Stored entries:
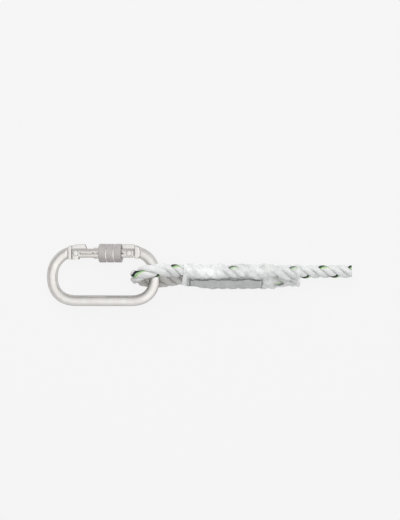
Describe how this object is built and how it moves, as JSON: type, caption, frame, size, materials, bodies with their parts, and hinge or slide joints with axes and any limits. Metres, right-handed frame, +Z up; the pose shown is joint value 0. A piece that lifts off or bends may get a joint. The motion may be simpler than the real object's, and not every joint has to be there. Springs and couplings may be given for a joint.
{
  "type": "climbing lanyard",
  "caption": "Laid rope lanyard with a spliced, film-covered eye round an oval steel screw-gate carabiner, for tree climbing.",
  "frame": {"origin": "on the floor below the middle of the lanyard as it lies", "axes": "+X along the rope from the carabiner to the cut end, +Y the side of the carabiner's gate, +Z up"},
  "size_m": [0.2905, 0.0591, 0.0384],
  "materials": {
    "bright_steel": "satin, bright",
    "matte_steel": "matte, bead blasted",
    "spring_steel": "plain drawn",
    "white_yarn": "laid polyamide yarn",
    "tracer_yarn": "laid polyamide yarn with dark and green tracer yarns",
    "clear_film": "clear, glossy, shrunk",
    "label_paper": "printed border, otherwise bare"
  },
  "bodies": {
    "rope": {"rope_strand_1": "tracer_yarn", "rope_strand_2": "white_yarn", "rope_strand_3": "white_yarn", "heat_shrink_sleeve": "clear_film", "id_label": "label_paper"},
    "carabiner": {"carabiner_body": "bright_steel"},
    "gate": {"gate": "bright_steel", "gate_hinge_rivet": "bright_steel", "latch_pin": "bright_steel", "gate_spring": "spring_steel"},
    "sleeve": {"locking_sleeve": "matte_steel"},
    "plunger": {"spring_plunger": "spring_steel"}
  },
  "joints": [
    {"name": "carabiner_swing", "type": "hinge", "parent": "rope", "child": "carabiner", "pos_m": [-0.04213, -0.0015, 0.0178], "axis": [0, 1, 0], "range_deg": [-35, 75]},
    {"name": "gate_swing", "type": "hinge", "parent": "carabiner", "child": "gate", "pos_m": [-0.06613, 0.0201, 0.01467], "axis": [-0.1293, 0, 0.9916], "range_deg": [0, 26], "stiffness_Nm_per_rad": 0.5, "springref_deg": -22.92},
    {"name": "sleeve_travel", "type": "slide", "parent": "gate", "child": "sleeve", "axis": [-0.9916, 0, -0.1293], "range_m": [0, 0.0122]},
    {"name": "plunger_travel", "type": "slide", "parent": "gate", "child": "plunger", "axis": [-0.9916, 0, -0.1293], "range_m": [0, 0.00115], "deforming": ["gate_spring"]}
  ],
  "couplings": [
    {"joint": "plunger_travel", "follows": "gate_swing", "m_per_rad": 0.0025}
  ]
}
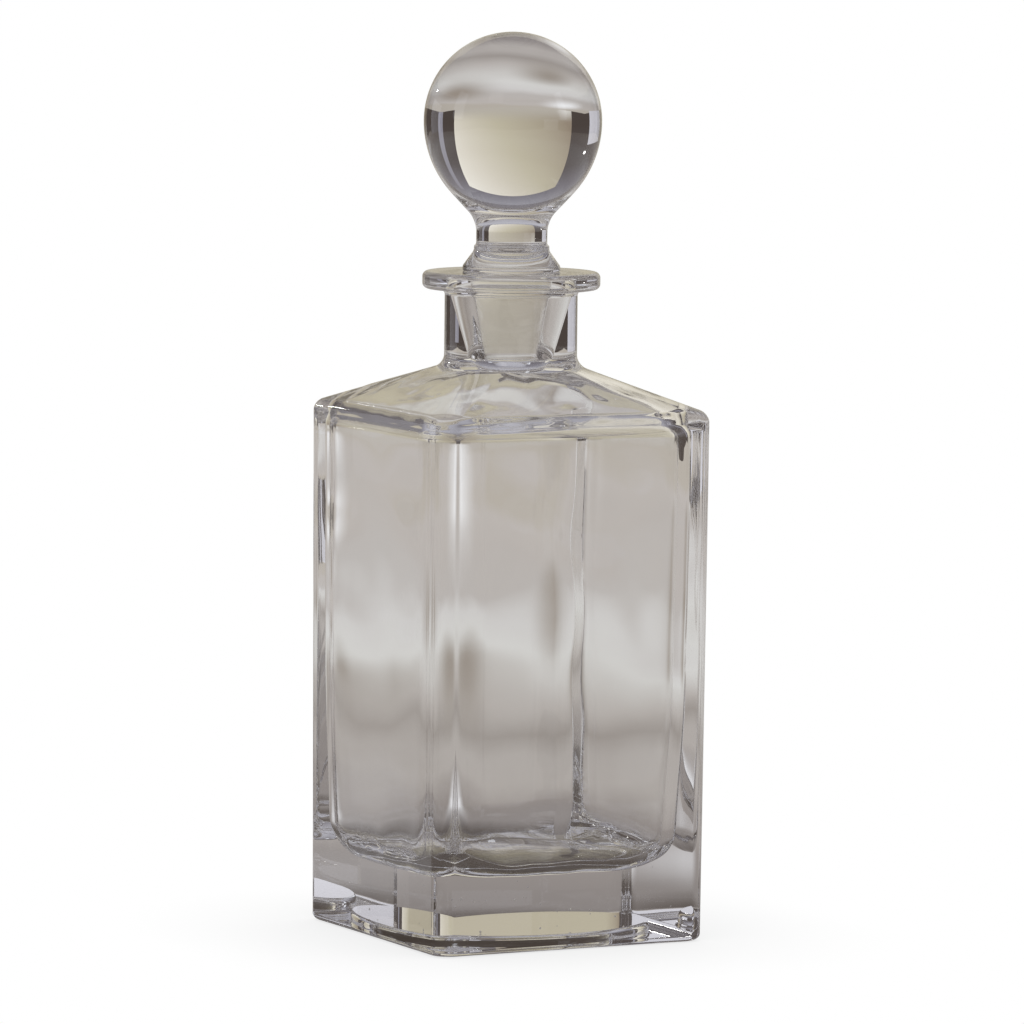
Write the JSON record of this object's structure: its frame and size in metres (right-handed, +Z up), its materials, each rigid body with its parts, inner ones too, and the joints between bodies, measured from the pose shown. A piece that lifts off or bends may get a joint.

Aim: Collect each line above holding the string "piece".

Written response:
Describe how this object is built and how it moves, as JSON: type, caption, frame, size, materials, bodies with their parts, and hinge or slide joints with axes and any limits. Metres, right-handed frame, +Z up; the pose shown is joint value 0. A piece that lifts off or bends may get a joint. The motion may be simpler than the real object's, and not every joint has to be there. Springs and couplings may be given for a joint.
Write the JSON record of this object's structure: its frame and size in metres (right-handed, +Z up), its materials, each rigid body with its parts, inner ones too, and the joints between bodies, measured from the pose shown. A piece that lifts off or bends may get a joint.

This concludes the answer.